Es significativo que las mejores ideas cinematográficas de Megalópolis provengan de grandes maestros del pasado. Como buen cinéfilo, Coppola conoce muy bien sus obras y parece haber recurrido a algunos de ellos en busca de inspiración. El arquitecto Cicero, por caso, no es otro que el Frank Lloyd Wright que componía Gary Cooper en The Fountainhead (1949), del director King Vidor, quien ya entonces se propuso enfrentar a un genio visionario contra el conformismo y la mediocridad circundante. ¿Acaso se verá Coppola reflejado en ese espejo?
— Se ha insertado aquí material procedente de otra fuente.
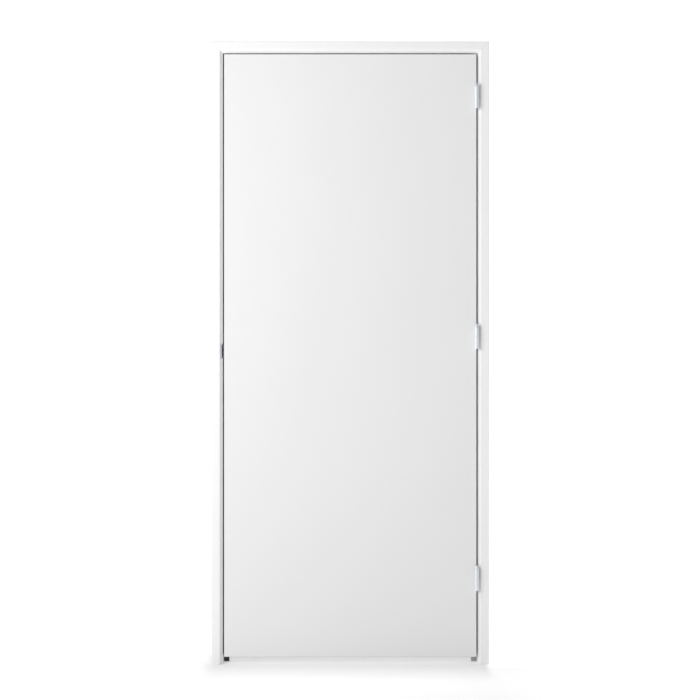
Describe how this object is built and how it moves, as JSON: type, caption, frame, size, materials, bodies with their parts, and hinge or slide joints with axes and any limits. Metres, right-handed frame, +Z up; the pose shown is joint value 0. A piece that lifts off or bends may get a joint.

A su vez, la pantalla dividida simultáneamente en tres que Megalopolis utiliza hacia el final de sus dos horas y 18 minutos de duración remite sin duda al sistema que el francés Abel Gance llamó “polivisión” y que experimentó en su celebrado Napoleón (1927), que este miércoles acaba de inaugurar la sección Cannes Classics en su versión definitiva. De hecho, el propio Coppola había producido una restauración anterior, impresionado por la ambición épica y las experimentaciones formales del film de Gance. Se diría que la verdadera tragedia de Megalopolis no es la de sus personajes sino la de su director, que no estuvo a la altura de su ambición, o que llegó a su proyecto más soñado demasiado tarde.